I had to take the brolly to get to the loo first thing this morning, so heavy was the rain which had never ceased while we slept. But I’m glad to report it had stopped by the time breakfast was over and we were hitching up again so that part of moving day was not as traumatic as it threatened to be. Let me assure you (and my cousin Renée in particular) that bending over in the thumping rain to allow it to run down your neck and under your clothes while you stand in the mud and try to wind up tight caravan legs with a wet brace may never reach number one on your list of “Things I love to do”.
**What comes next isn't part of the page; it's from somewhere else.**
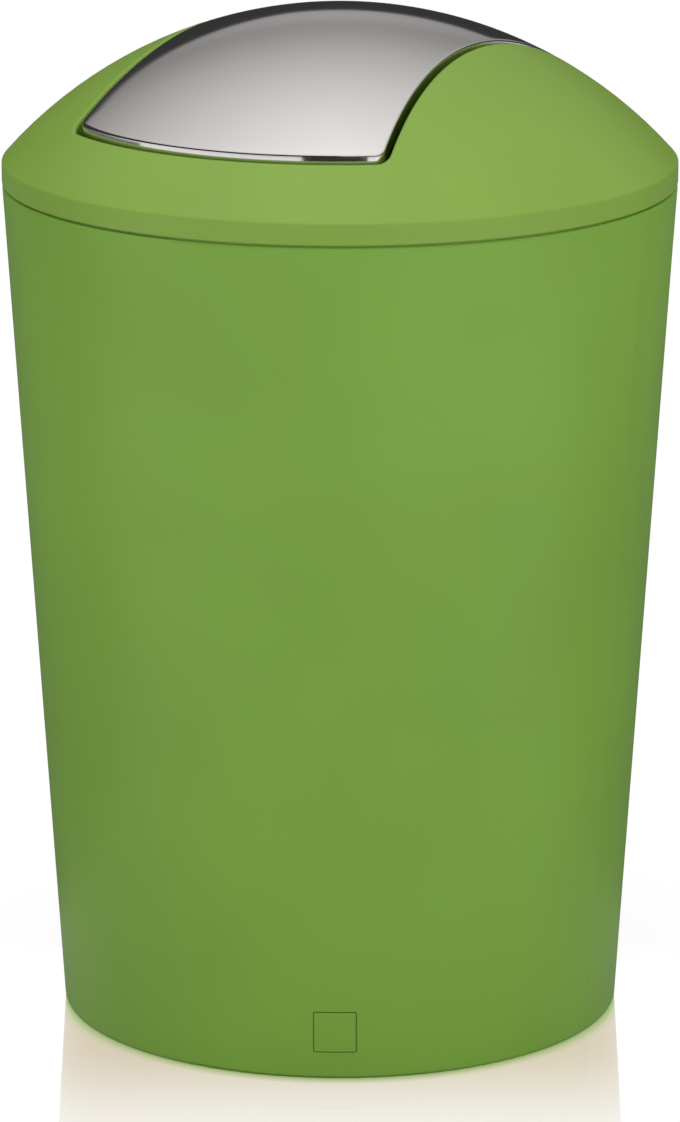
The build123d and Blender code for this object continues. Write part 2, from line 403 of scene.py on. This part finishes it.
# %% [markdown]
# The flap's skin
#
# The skin could stay as packed, but a mirror shows every flat facet, so it is made here again as
# a fine, even mesh of the same sizes. The dome is a sphere that passes through the shoulder of
# the lid and its top.

# %% The skin's sizes, as the packed model has them
SHOULDER_RADIUS = rim_radius + 0.15 * MM
SHOULDER_RISE = 7.76 * MM
SEAM_GAP = 0.8 * MM
DOME_RISE = bin_top - body_top - SEAM_GAP - SHOULDER_RISE
DOME_RADIUS = (SHOULDER_RADIUS**2 + DOME_RISE**2) / (2 * DOME_RISE)
DOME_CENTRE = bin_top - DOME_RADIUS
END_RADIUS = rim_radius - 19.6 * MM
HALF_WIDTH = 57.0 * MM
WAIST_RADIUS = 460.0 * MM
CORNER_RADIUS = 6.5 * MM
FLAP_GAP = 2.1 * MM
SHEET = 0.6 * MM
FOLD = 0.8 * MM
LIP_DEPTH = 5.0 * MM
print("dome radius", round(DOME_RADIUS, 4), "centre height", round(DOME_CENTRE, 4))

# %% [markdown]
# The skin's plan
#
# From above the flap is a waisted oblong: two end arcs about the lid's centre, two hollow sides
# and four round corners. A curve object could draw it, but its points wouldn't match from one
# inset to the next. Worked out arc by arc, every inset has the same count of points in the same
# order, so that rings at different insets can be joined.

# %% Points round the plan
SIDE_STEPS = 26
CORNER_STEPS = 10
END_STEPS = 22


def circle_meeting(first_centre, first_radius, second_centre, second_radius):
    """The point where two circles cross, to the left of the way from first to second."""
    gap = second_centre - first_centre
    along = (first_radius**2 - second_radius**2 + gap.length_squared) / (2 * gap.length)
    across = math.sqrt(first_radius**2 - along**2)
    unit = gap.normalized()
    return first_centre + along * unit + across * Vector((-unit.y, unit.x))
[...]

But as usual we got away without any real crisis and today we chose the main road south avoiding the expensive autovia again. The N232 took us smoothly south on an almost continual descent from the heights of Rioja (thus proving that some of Spain’s roads do go down) to the lower ground of Aragon and its most famous city, Zaragoza. It was one of the best journeys we’ve taken and I think the Audi grinned for most of the way there as it was able to stay in top gear for many kilometres, unlike previous moves. We arrived blissfully unstressed in Zaragoza and the fuel gauge suggested we had rolled downhill for most of the way so little diesel appeared to have been used.

Our last new campsite was an urban one on the south-west edge of the city and just off a dual carriageway. I was surprised to be asked to pay in advance (quite uncommon in Spain) and the rate per night was one of the dearest we have been charged, but that was due to this site not accepting our ACSI discount card which most of the others do. I was proud when I managed to reverse the Magic Caravan into our allotted pitch between a Dutchman and a Frenchman and we unhitched quickly then had a spot of lunch we’d bought at the petrol station at the start of our journey.

I left Mary to wrestle with her mobile phone which wasn’t working properly while I had my afternoon nap and when I awoke, the weather had brightened up so I went out and had my own wrestling match with the satellite dish. We then had an international competition between Holland, France and Scotland to see who could get the Astra 19º East signal first and yours truly won hands down. Unfortunately one of the channels that wouldn’t fix was Kabel 1, the very one showing tonight’s Europa League Final between Chelsea and Benfica.

Around six o’clock we got in the Audi and drove to a nearby Mercadona where we did some badly-needed shopping, something we’d avoided of late. Back at the site Mary set to work on a tatties and mince with extra cauliflower bean feast while I tinkered with the satellite reception. We had a really brilliant tea tonight, tons of good, plain food with crusty bread to wipe plates clean, then my patience was rewarded when the satellite finally fixed on the signal literally 30 seconds before the game kicked off. Wonderful!

While I enjoyed the footie, Mary went off to the reception and used their Wi-Fi to call her Mum and sister to catch up on her family’s weekend away in Glasgow. It sounds as if they had a great time and we’re really pleased for them. We spent the rest of the evening playing games and reading up on what there is to see in Zaragoza which we’ll be visiting tomorrow.

It may well have the honour of being town number 50 on the Grand Tour.